Diese Art des Krafteinsatzes wird vom Willen gelenkt, vom Ego. Bereitschaftspotenzial und Handlung werden nicht unterschieden. Im Inneren Taiji üben wir, den Impuls zur Bewegung von ihrer Ausführung zu trennen. Das Bereitschaftspotenzial entsteht durch die Konzentration auf die Aufgabe, jemanden zu bewegen. Es wird NICHT in eine gelenkte Aktion überführt. Vielmehr besteht die Möglichkeit, NEIN zu sagen. (Wer Benjamin Libet und die nach ihm benannten Experimente 1979 kennt, sei hier daran erinnert.)
Und dieses NEIN, dieses eingelegte Veto unterbindet die äußere Kraft. So kann die Innere Kraft entstehen, die im Inneren Taiji NUR durch den Körpertonus hervorgerufen wird. Dieser entsteht allein durch das Bereitschaftspotenzial und bedarf keiner willkürlichen Muskelanspannung. Wer es in der Praxis erlebt hat, kann das Bereitschaftspotenzial spüren, wie es sich in dem Satz des Inneren Taiji ›Yi-Qi-Jin‹ ausdrückt: »Der Geist führt, Körper und Qi folgen, und es entsteht die wesentliche, die innere Kraft.«
Nun will ich noch den Bogen zur Liebe spannen, die jetzt, in der Vorweihnachtszeit wieder Hochkonjunktur hat. Wie auch immer Liebe zu definieren ist, ich glaube sie manchmal zu erfahren. Leichter zu sagen, was sie nicht ist: das Zuschütten des Gegenübers mit Liebesbeweisen. Zu Weihnachten treten sie geballt als Geschenke auf. Auch hier wäre die Übung, den eigenen ›Liebes-Impulsen‹ mit der Möglichkeit des Vetos gegenüberzutreten. Den Impuls zu spüren, ihn aber nicht willentlich in handeln umzusetzen. Analog zur falsch verstandenen Taiji-Partnerübung würde man so vermeiden, den/ die andere/n zu bedrängen. So könnten wir äußere von inneren Werten, äußere von innerer Kraft unterscheiden. Das Bereitschaftspotenzial würde dann bedeuten, anderen mit Distanz und Respekt – oder wie es aktuell jetzt heißt, ›Wertschätzung‹ – zu begegnen und die entsprechende Haltung einzunehmen. Bereitschaft zur Liebe, ohne sie willentlich ›tun‹ zu müssen. Wäre das nicht der bessere Liebesbeweis?

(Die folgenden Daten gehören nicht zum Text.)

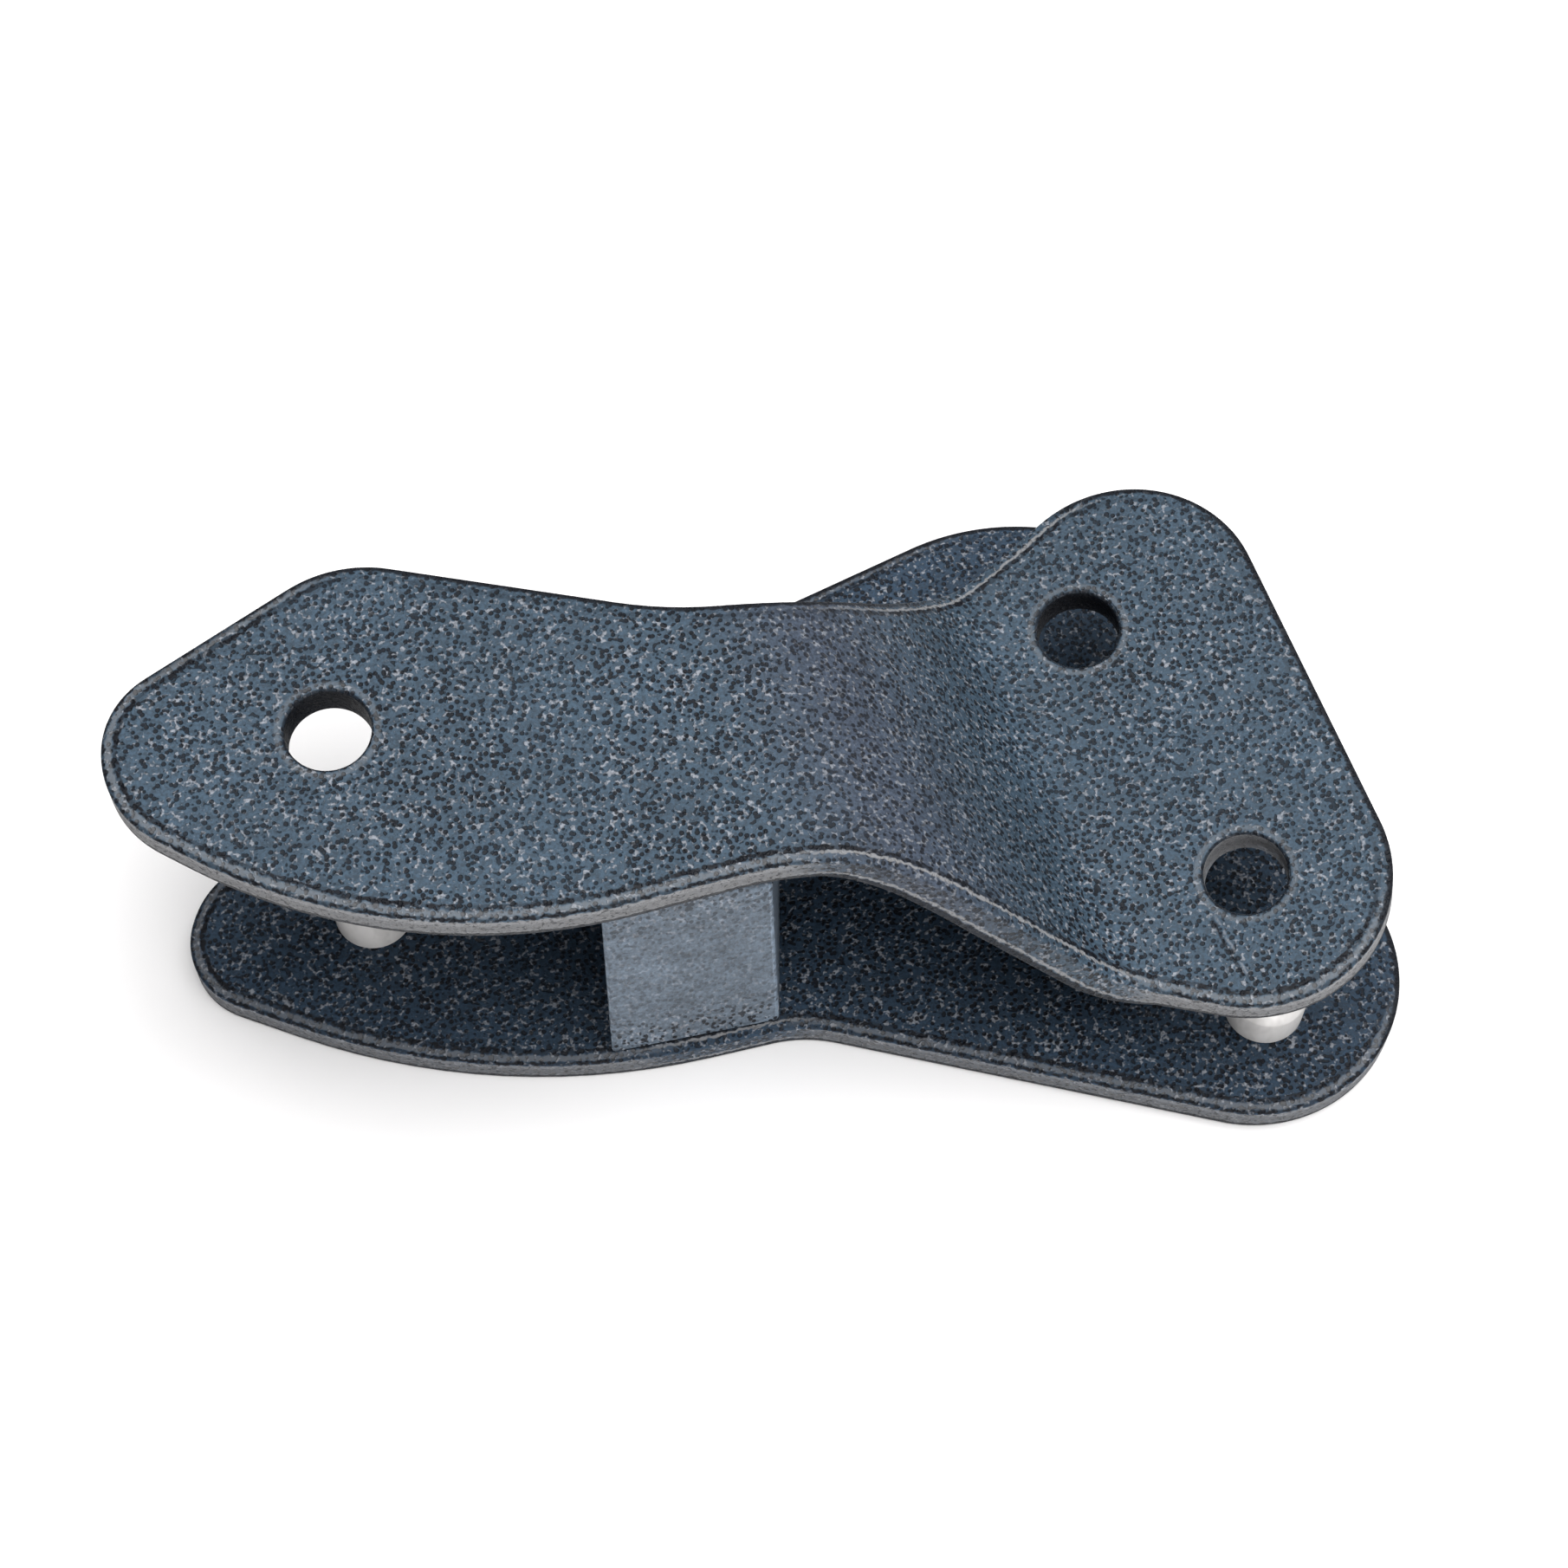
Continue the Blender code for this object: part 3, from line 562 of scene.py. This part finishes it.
# ---------------------------------------------------------------- materials
class Look:
    """A material's node tree, written from plain values and sockets."""

    def __init__(self, name):
        self.material = bpy.data.materials.new(name)
        self.material.use_nodes = True
        self.tree = self.material.node_tree
        self.shader = self.tree.nodes["Principled BSDF"]
        self.place = self.node("ShaderNodeTexCoord").outputs["Object"]

    def node(self, kind, **settings):
        node = self.tree.nodes.new(kind)
        for key, value in settings.items():
            setattr(node, key, value)
        return node

    def feed(self, socket, value):
        """Link a socket to another one, or give it a plain value."""
        if isinstance(value, bpy.types.NodeSocket):
            self.tree.links.new(value, socket)
        else:
            socket.default_value = value

    def set(self, **values):
        """Feed the shader's sockets, whose names have underscores for spaces here."""
        for key, value in values.items():
            self.feed(self.shader.inputs[key.replace("_", " ")], value)

    def math(self, operation, first, second=0.0):
        node = self.node("ShaderNodeMath", operation=operation)
        self.feed(node.inputs[0], first)
        self.feed(node.inputs[1], second)
        return node.outputs[0]

    def times(self, first, second):
        return self.math("MULTIPLY", first, second)

    def stretched(self, scale):
        """Object coordinates scaled differently along each axis."""
        node = self.node("ShaderNodeMapping")
        self.feed(node.inputs["Vector"], self.place)
        self.feed(node.inputs["Scale"], scale)
        return node.outputs[0]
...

In China sagt man: »Wenn du im Zweifel bist, ob du etwas schenken sollst oder nicht, dann unterlasse es besser.« In diesem Sinne wünsche ich Ihnen eine distanzierte Weihnachtszeit mit der Fähigkeit, Ihr Veto einzulegen. Ich wünsche Ihnen, dass Sie nicht auf die jahreszeitlich verordnete ›Liebe‹ hereinfallen, die in Wahrheit nur Sentimentalität und Kommerz befördern soll. Und bei aller Distanz wünsche ich Ihnen zugleich die Bereitschaft, echte Liebe geschehen zu lassen. Das, was man besser spüren als definieren kann, und das sich einstellt, wenn man aufhört, es tun zu wollen.